Learning the Social Script

Theater is a team effort that relies heavily on the successful collaborations between writers, directors, actors, set and costume designers, musicians, and stage hands, to name a few. A Minecraft production is no different.

Rather than using an existing work, Congjuico has the campers write their own play from scratch. She leads them through brainstorming sessions until they have fleshed out a premise, and then team members assume a variety of duties. This all takes place online.

“Once the script is ready, we assign roles between front-stage members who play roles and narrate and backstage members responsible for curtains, special effects, and props. While all of this is going on, the set-builders finish the rest of the sets based on the finished script. And then once the sets are finished, we spend one or two days rehearsing,” said Congjuico. “Most of the kids wear multiple hats.”

William, a 9-year-old from Escondido, California, was a writer and actor in the production of a Creative Lab play entitled A Tale of Five Friends. His mother, Jackie, was impressed at the range of skills he practiced throughout the process. “The program gave him opportunities to not only connect with other students in a live format but, more importantly, to assist in writing, and develop his critical thinking and social skills.”

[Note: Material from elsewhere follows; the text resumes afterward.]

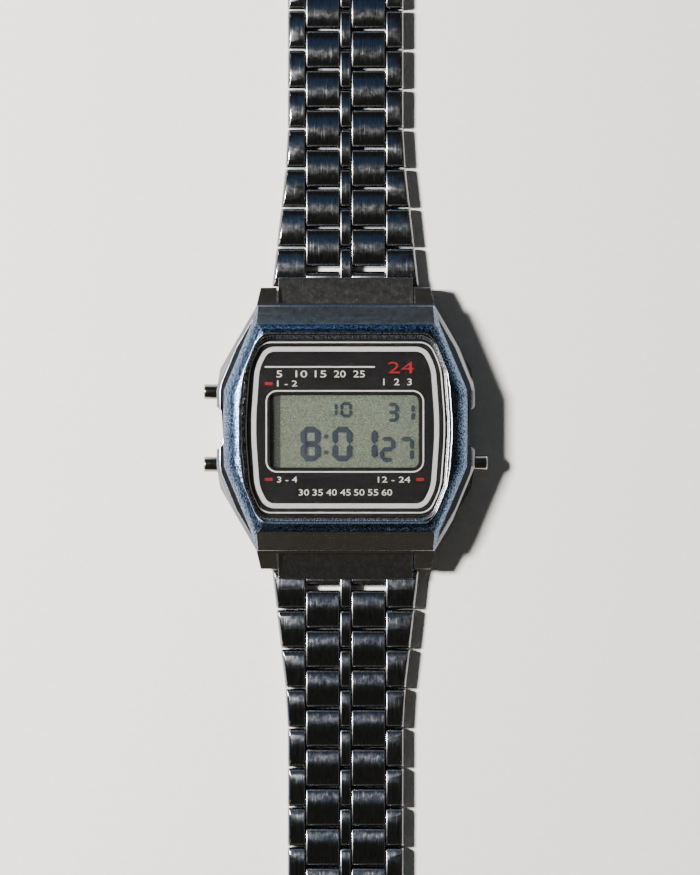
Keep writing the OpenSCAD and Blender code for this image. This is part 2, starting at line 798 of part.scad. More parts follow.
module end_link(side) {
    half_w = lug_x - end_play;
    tab_inner_x = middle_x;
    tab_outer_x = outer_x - column_gap;
    color("#55585d") at_side(side) difference() {
        along_x(-half_w, half_w) end_outline();
        along_x(-tab_inner_x, tab_inner_x) piece_room();
        both_ways() along_x(tab_outer_x, half_w + over) piece_room();
        translate([0, bar_y, bar_z]) rod(bar_d / 2 + pin_play, -half_w - over, half_w + over);
        translate([0, first_pin_y, pin_z]) rod(pin_r + pin_play, -half_w, half_w);
    }
    color("#8f9296") at_side(side) translate([0, first_pin_y, pin_z])
        rod(pin_r, -half_width(0) + 0.2, half_width(0) - 0.2);
}

// Bracelet links

// Side outline of a link piece about its own middle, domed on top, with its two pin holes
module piece_outline() {
    half = piece_len / 2;
    difference() {
        intersection() {
            union() {
                for (end = [-1, 1]) {
                    translate([end * (half - foot_r), foot_r]) circle(foot_r);
                    translate([end * (half - top_r), link_h - top_r]) circle(top_r);
                }
                translate([-half + foot_r, 0]) square([piece_len - 2 * foot_r, link_h - top_r]);
                translate([-half, foot_r]) square([piece_len, link_h - top_r - foot_r]);
                translate([-half + top_r, foot_r]) square([piece_len - 2 * top_r, link_h - foot_r]);
            }
            translate([0, link_h - dome_r]) circle(dome_r, $fn = 180);
        }
        for (end = [-1, 1])
            translate([end * half_pitch / 2, pin_z]) circle(pin_r + pin_play);
    }
}

// Front outline of the space that an outer piece fills, with rounded outer edges at x = 0
module edge_outline() {
    translate([-edge_r, link_h - edge_r]) circle(edge_r);
    translate([-foot_r, foot_r]) circle(foot_r);
    translate([-12, 0]) square([12 - edge_r, link_h]);
    translate([-edge_r - over, foot_r]) square([edge_r + over, link_h - edge_r - foot_r]);
    translate([-edge_r - over, 0]) square([edge_r + over - foot_r, foot_r + 0.1]);
}

// Outer piece whose middle lies at a distance s from the bracelet's first pin
module outer_piece(s) {
    near_x = half_width(s - piece_len / 2);
    far_x = half_width(s + piece_len / 2);
    intersection() {
        along_x(outer_x, near_x + over) piece_outline();
        translate([(near_x + far_x) / 2, 0, 0])
            rotate([0, 0, atan((near_x - far_x) / piece_len)])
                rotate([90, 0, 0]) linear_extrude(piece_len * 2, center = true) edge_outline();
    }
}

// One link: an outer-centre-outer row, a row of two middle pieces and the two pins they carry
module bracelet_link(side, n) {
    start = (n - 1) * pitch;
    row_a = start + half_pitch / 2;
    row_b = row_a + half_pitch;
    color(n % 2 == 0 ? "#4b4e53" : "#5b5e63") at_side(side) translate([0, first_pin_y, 0]) {
        translate([0, row_a, 0]) {
            both_ways() outer_piece(row_a);
            along_x(-centre_w / 2, centre_w / 2) piece_outline();
        }
        translate([0, row_b, 0]) both_ways() along_x(middle_x, middle_x + middle_w) piece_outline();
    }
    last = n == link_count(side);
    color("#8f9296") at_side(side) for (s = [start + half_pitch, start + pitch]) {
        ends = s == start + pitch && last
            ? (side == "12" ? cover_out_x - 0.1 : middle_x + middle_w)
            : half_width(s) - 0.2;
        translate([0, first_pin_y + s, pin_z]) rod(pin_r, -ends, ends);
    }
}

// Clasp

// Side outline of the cover: a sloping nose, a flat top and cheeks round the fold pin
module cover_outline() {
    polygon([[clasp_y - 0.9, 0.4], [clasp_y - 1.1, 1.6], [clasp_y, nose_z + sheet_t],
             [clasp_y + nose_len - 1, clasp_h - 0.15], [clasp_y + nose_len, clasp_h],
             [fold_y + 0.2, clasp_h], [fold_y + 1, clasp_h - 0.5],
             [fold_y + 1.1, 1], [fold_y + 0.7, 0.1], [fold_y - 0.8, 0.1],
             [fold_y - 1.6, 1.1], [clasp_y + 14.5, 1.6], [clasp_y + 4, 1.6],
             [clasp_y + 1.2, 0.4]]);
}

// Side outline of the hollow between the cover's cheeks
module cover_hollow() {
    polygon([[clasp_y - 2, -over], [clasp_y - 2, clasp_h + over], [clasp_y, clasp_h + over],
             [clasp_y, nose_z], [clasp_y + nose_len - 0.9, cover_under_z - 0.1],
             [clasp_y + nose_len, cover_under_z], [fold_y + 2, cover_under_z],
             [fold_y + 2, -over]]);
}

// Side outline of the knuckles that hang from the cover's nose round the last link's pin
module knuckle_outline() {
    translate([clasp_y, pin_z]) circle(1.1);
    polygon([[clasp_y, pin_z - 1.1], [clasp_y + 2.4, 1.6], [clasp_y + 2.4, 3.9],
             [clasp_y + 0.05, nose_z + 0.1], [clasp_y, pin_z + 1.1]]);
}

module clasp_cover() {
    color("#54575c") difference() {
        union() {
            difference() {
                along_x(-cover_out_x, cover_out_x) cover_outline();
                along_x(-cover_in_x, cover_in_x) cover_hollow();
            }
            for (place = [[-centre_w / 2, centre_w / 2], [outer_x, cover_in_x - 0.3],
                          [-cover_in_x + 0.3, -outer_x]])
                along_x(place[0], place[1]) knuckle_outline();
        }
        translate([0, clasp_y, pin_z])
            rod(pin_r + pin_play, -cover_out_x - over, cover_out_x + over);
        translate([0, fold_y, fold_z])
            rod(clasp_pin_d / 2 + pin_play, -cover_out_x - over, cover_out_x + over);
    }
}

module clasp_blade() {
    color("#606368") difference() {
        union() {
            translate([-blade_x, slide_pin_y, 0.1])
                cube([2 * blade_x, fold_y - slide_pin_y, sheet_t]);
            translate([0, slide_pin_y, slide_pin_z]) rod(blade_roll_r, -blade_x, blade_x);
            translate([0, fold_y, fold_z]) rod(0.8, -blade_x, blade_x);
        }
        translate([0, slide_pin_y, slide_pin_z]) rod(clasp_pin_d / 2 + pin_play, -9, 9);
        translate([0, fold_y, fold_z]) rod(clasp_pin_d / 2 + pin_play, -9, 9);
        for (x = [-3.4, 3.4]) translate([x, (slide_pin_y + fold_y) / 2, 0])
            cube([2.2, 8, 3], center = true);
    }
}

module clasp_slide() {
    color("#54575c") difference() {
        union() {
            translate([-slide_out_x, slide_y, slide_floor_z])
                cube([2 * slide_out_x, slide_len, slide_top_z - slide_floor_z]);
            both_ways() {
                translate([cheek_x, slide_end_y - 0.2, 0.1]) cube([cheek_t, 1.1, 1.5]);
                translate([0, slide_pin_y, slide_pin_z])
                    rod(blade_roll_r, cheek_x, cheek_x + cheek_t);
                translate([cheek_x, slide_y, 0.1]) cube([cheek_t, 1.3, 1]);
            }
        }
        translate([-slide_in_x, slide_y - over, slot_z])
            cube([2 * slide_in_x, slide_len + 2 * over, link_h + 0.15]);
        translate([0, slide_pin_y, slide_pin_z]) rod(clasp_pin_d / 2 + pin_play, -9, 9);
        translate([0, lock_pin_y, lock_pin_z]) rod(0.3, -9, 9);
    }
}

module clasp_lock_lever() {
    color("#6b6e73") difference() {
        union() {
            translate([0, lock_pin_y, lock_pin_z]) rod(lock_roll_r, -blade_x, blade_x);
            translate([-blade_x, lock_pin_y, lock_pin_z - lock_roll_r])
                cube([2 * blade_x, slide_len - 1.4, sheet_t]);
        }
        translate([0, lock_pin_y, lock_pin_z]) rod(0.3, -9, 9);
    }
}

module clasp_fold_pin() {
    color("#8f9296") translate([0, fold_y, fold_z])
        rod(clasp_pin_d / 2, -cover_out_x + 0.05, cover_out_x - 0.05);
}

module clasp_slide_pin() {
    color("#8f9296") translate([0, slide_pin_y, slide_pin_z])
        rod(clasp_pin_d / 2, -cheek_x - cheek_t, cheek_x + cheek_t);
}

module clasp_lock_pin() {
    color("#8f9296") translate([0, lock_pin_y, lock_pin_z])
        rod(0.25, -cheek_x - cheek_t, cheek_x + cheek_t);
}

case();
crystal();
dial_plate();
lcd_panel();
lcd_connectors();
module_frame();
circuit_board();
lamp();
battery();
battery_clip();
buzzer_disc();
buzzer_spring();
switch_contacts();
back_gasket();
case_back();
back_screws();
button_seals();
for (b = BUTTONS) {
    button(b);
    button_spring(b);
    button_clip(b);
}
for (s = SIDES) {
    spring_bar(s);
    end_link(s);
    for (n = [1:link_count(s)])
        bracelet_link(s, n);
}
clasp_cover();
clasp_blade();
clasp_slide();
clasp_lock_lever();
clasp_fold_pin();
clasp_slide_pin();
clasp_lock_pin();
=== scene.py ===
# %% [markdown]
# # A digital wristwatch on a steel link bracelet
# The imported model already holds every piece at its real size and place. This lesson gives those
# pieces what a drawing office leaves out: broken edges, brushed and polished finishes, the print
# on the dial, the digits of the display, and the light to see them by.

# %% Load the frame
import json
import math

import bpy
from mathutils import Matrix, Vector

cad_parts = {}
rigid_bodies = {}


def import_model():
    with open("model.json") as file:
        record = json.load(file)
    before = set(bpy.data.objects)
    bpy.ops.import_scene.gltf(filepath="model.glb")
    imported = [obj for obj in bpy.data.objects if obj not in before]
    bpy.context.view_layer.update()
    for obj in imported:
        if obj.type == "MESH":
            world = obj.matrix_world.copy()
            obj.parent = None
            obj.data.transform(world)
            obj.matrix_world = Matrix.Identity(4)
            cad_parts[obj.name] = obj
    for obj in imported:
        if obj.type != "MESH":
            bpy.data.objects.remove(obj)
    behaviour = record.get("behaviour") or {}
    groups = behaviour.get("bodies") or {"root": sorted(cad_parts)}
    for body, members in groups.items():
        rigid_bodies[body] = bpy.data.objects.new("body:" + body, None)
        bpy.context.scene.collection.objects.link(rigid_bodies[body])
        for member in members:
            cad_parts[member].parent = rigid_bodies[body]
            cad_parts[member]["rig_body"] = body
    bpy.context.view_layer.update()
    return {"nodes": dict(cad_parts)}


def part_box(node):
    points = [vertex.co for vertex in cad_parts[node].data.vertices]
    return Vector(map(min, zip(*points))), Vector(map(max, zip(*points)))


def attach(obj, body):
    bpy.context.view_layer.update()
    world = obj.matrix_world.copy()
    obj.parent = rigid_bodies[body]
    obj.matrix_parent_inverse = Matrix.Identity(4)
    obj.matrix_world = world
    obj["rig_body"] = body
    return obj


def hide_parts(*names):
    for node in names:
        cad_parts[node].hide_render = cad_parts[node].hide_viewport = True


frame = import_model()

MM = 0.001

# %% [markdown]
# ## The camera
# The watch lies open on a table and is looked at from straight above, with 12 o'clock up. A long
# lens half a metre away keeps the bracelet's sides parallel, as a product photographer would.

# %% Place the camera
VIEW_DISTANCE = 0.5
VIEW_LENGTH = 114.4 * MM
VIEW_CENTRE = Vector((0.575 * MM, -1.2 * MM, 4 * MM))
SENSOR = 36

bpy.ops.object.camera_add(location=VIEW_CENTRE + Vector((0, 0, VIEW_DISTANCE)))
camera = bpy.context.active_object
camera.name = "camera"
camera.data.sensor_width = SENSOR
camera.data.lens = SENSOR * VIEW_DISTANCE / VIEW_LENGTH
camera.data.clip_start = 0.01
bpy.context.scene.camera = camera
print("lens", round(camera.data.lens), "mm")

# %% [markdown]
# ## Colours and nodes
# Paint and print are quoted as sRGB hex values, while a shader works in linear light, so one
# function turns the first into the second. A second small function adds a node, sets it and
# links it, because every finish below is a short chain of such nodes. Patterns are sized in real
# millimetres, and the last function gives the scale for that.

# %% Helpers for materials
def linear(hex_colour):
    """Turns an sRGB hex colour into the linear colour that a shader takes."""
    channels = [int(hex_colour[i:i + 2], 16) / 255 for i in (0, 2, 4)]
    return [c / 12.92 if c <= 0.04045 else ((c + 0.055) / 1.055) ** 2.4 for c in channels] + [1]


def add_node(material, kind, inputs, **settings):
    """Adds a node. Each input gets a value, or is linked to another node's output."""
    node = material.node_tree.nodes.new(kind)
    for name, value in settings.items():
        setattr(node, name, value)
    for name, value in inputs.items():
        if isinstance(value, bpy.types.NodeSocket):
            material.node_tree.links.new(value, node.inputs[name])
        else:
            node.inputs[name].default_value = value
    return node


def new_finish(name, **sockets):
    """Makes a material with its shader, and sets the shader's sockets. Underscores are spaces."""
    material = bpy.data.materials.new(name)
    material.use_nodes = True
    shader = material.node_tree.nodes["Principled BSDF"]
    for socket, value in sockets.items():
        shader.inputs[socket.replace("_", " ")].default_value = value
    return material, shader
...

The Minecraft play allows the blossoming dramatists to practice a variety of theater-specific skills and, perhaps more importantly, learn some valuable lessons about collaboration and conflict resolution.

“I think having the kids work together on a project helps them grow together and learn more about each other. During the days leading up to the final performance, there were times when I could tell the kids were frustrated or stressed out because their deadlines were approaching. But that was the time when I really saw them focus and have constructive discussions about how they want the play to proceed,” said Congjuico.

The growth of William’s skill at managing disputes became most apparent to Congjucia during the frantic final moments of the dress rehearsal. “Will and Alex [another camper] came in and instantly took charge. I was pretty surprised at how well and how calmly they handled conflicts between the kids. Or how well they encouraged the kids to do their best and focus. I didn’t really know kids this age were capable of that.”

Jackie sees the benefit in letting her son take ownership of his social interactions. “As a parent, I have learned to take a step back and permit William to resolve most conflicts on his own. Of course, if he needs my intervention, he knows Mom and Dad are there for him.”

A Family Affair

Community involvement also ripples out to the campers’ families. Congjuico strives to include parents in the production by keeping open channels of email communication, and encouraging them to help their kids rehearse lines.

“I thought it was nice that some parents were super responsive when I asked them questions about their child who had a role to play. And when I sent out the script to the parents and asked them to review their kid’s lines with them, my next session would be filled with kids who had prepared and it made it that much easier for me,” said Congjuico. “Emailing the parents’ to help their kids with the play also involved getting the parents’ excited about it. When the parents’ are excited, the kids are too.”

Enlisting parents to participate not only furthers the production, but also leads to some memorable family bonding. “While he practiced for the Minecraft plays, I would take part in helping him work through his lines. I have loved watching him interact with the other campers during their rehearsals,” said Jackie.

More than merely a player, William’s growth within the Creative Lab theatrical community has been a fruitful rehearsal for the larger stage of the world. Jackie notes that the lessons her son has learned while working online with his fellow campers have yielded positive results in other aspects of his life. “He has had a tremendously positive experience. He feels much more confident with himself and interacting with kids at school.”

The final and essential ingredient of theatrical community is, of course, the audience. The Minecraft plays can be viewed live, but the performances are also recorded so that they can be saved, rewatched, and shared.